İnsan hakları grupları ise AB’yi Libya'daki göçmen uygulamalarına verdiği destek nedeniyle eleştiriyor. Nitekim göçmenlerin barındığı merkezleri silahlı gruplar kontrol ediyor. Uluslararası Af Örgütü ve İnsan Hakları İzleme Örgütü bu yönde işkence suçlarını belgelemişti. Ancak Libya hükümeti bu merkezlerde işkence yapıldığını reddediyor. Tefaul, kendisi ve beraberindekilerin Trablus hükümeti Savunma Bakanlığı’nın 19. Tugay’ına bağlı Libya sınır muhafızlarından su ve yiyecek aldığını söyledi. Devriye ekiplerinin kendilerini bulduğunda yerde yattıklarını, dudaklarının uçukladığını, ten renklerinin griye döndüğünü ekleyen Tefaul, kavurucu güneşi ve kum yüklü kuvvetli rüzgarlardan korunmak için başlarını eşarplarla örttüklerini belirtti.

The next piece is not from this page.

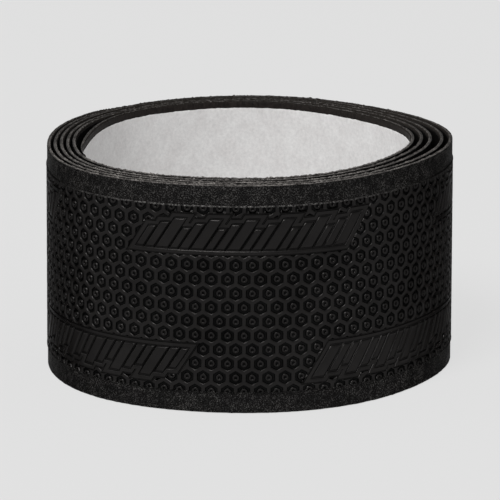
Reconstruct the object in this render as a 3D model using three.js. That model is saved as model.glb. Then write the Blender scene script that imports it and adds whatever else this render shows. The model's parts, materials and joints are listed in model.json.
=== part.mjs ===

23 yaşındaki Kufi Musa ve 20 yaşındaki eşi Blessing David de Tefaul’un grubundaydı. Şarku'l Avsat'a konuşan ikili, üç ay önce Cezayir üzerinden Tunus'a geldiklerini, Avrupa'ya seyahat etmeyi umduklarını ancak seyahat edecek parayı bulamadıklarını söylüyor. Musa, üzgün bir halde, “Kendimi hayal kırıklığına uğramış, umudunu kaybetmiş hissediyorum. Şu an sadece Gana'ya dönmek istiyorum. Beni ve eşimi kovdular, korkunç koşullar altında çölde yürümemize izin verdiler” ifadelerini kullandı.